### Source excerpt
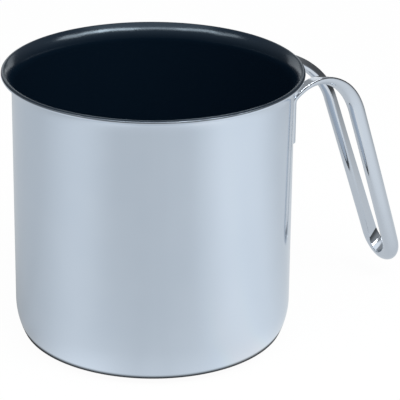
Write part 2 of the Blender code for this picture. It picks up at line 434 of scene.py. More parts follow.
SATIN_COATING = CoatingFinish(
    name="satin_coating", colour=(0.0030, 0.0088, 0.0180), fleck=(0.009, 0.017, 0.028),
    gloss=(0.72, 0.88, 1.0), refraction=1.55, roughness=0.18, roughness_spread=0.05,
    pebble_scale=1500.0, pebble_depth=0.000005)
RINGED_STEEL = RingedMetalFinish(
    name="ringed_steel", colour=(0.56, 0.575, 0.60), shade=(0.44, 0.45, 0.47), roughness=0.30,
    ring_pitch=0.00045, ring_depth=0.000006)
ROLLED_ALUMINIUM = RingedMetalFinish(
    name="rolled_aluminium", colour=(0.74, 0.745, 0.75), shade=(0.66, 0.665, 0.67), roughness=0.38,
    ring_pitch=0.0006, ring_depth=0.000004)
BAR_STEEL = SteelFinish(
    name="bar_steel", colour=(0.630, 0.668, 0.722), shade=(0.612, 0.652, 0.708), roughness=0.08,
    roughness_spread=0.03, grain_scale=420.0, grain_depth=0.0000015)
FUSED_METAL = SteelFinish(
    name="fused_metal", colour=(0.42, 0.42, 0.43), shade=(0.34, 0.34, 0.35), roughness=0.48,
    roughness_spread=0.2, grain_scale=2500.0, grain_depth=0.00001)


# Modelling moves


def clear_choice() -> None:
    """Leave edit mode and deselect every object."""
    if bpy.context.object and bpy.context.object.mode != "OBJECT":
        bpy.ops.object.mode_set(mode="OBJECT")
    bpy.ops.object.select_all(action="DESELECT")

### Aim
Copy out the full listing exactly.

### The completed task
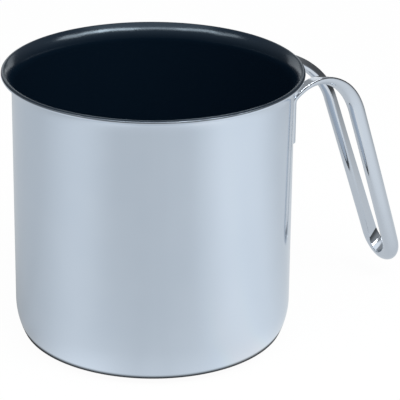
Write part 2 of the Blender code for this picture. It picks up at line 434 of scene.py. More parts follow.
SATIN_COATING = CoatingFinish(
    name="satin_coating", colour=(0.0030, 0.0088, 0.0180), fleck=(0.009, 0.017, 0.028),
    gloss=(0.72, 0.88, 1.0), refraction=1.55, roughness=0.18, roughness_spread=0.05,
    pebble_scale=1500.0, pebble_depth=0.000005)
RINGED_STEEL = RingedMetalFinish(
    name="ringed_steel", colour=(0.56, 0.575, 0.60), shade=(0.44, 0.45, 0.47), roughness=0.30,
    ring_pitch=0.00045, ring_depth=0.000006)
ROLLED_ALUMINIUM = RingedMetalFinish(
    name="rolled_aluminium", colour=(0.74, 0.745, 0.75), shade=(0.66, 0.665, 0.67), roughness=0.38,
    ring_pitch=0.0006, ring_depth=0.000004)
BAR_STEEL = SteelFinish(
    name="bar_steel", colour=(0.630, 0.668, 0.722), shade=(0.612, 0.652, 0.708), roughness=0.08,
    roughness_spread=0.03, grain_scale=420.0, grain_depth=0.0000015)
FUSED_METAL = SteelFinish(
    name="fused_metal", colour=(0.42, 0.42, 0.43), shade=(0.34, 0.34, 0.35), roughness=0.48,
    roughness_spread=0.2, grain_scale=2500.0, grain_depth=0.00001)


# Modelling moves


def clear_choice() -> None:
    """Leave edit mode and deselect every object."""
    if bpy.context.object and bpy.context.object.mode != "OBJECT":
        bpy.ops.object.mode_set(mode="OBJECT")
    bpy.ops.object.select_all(action="DESELECT")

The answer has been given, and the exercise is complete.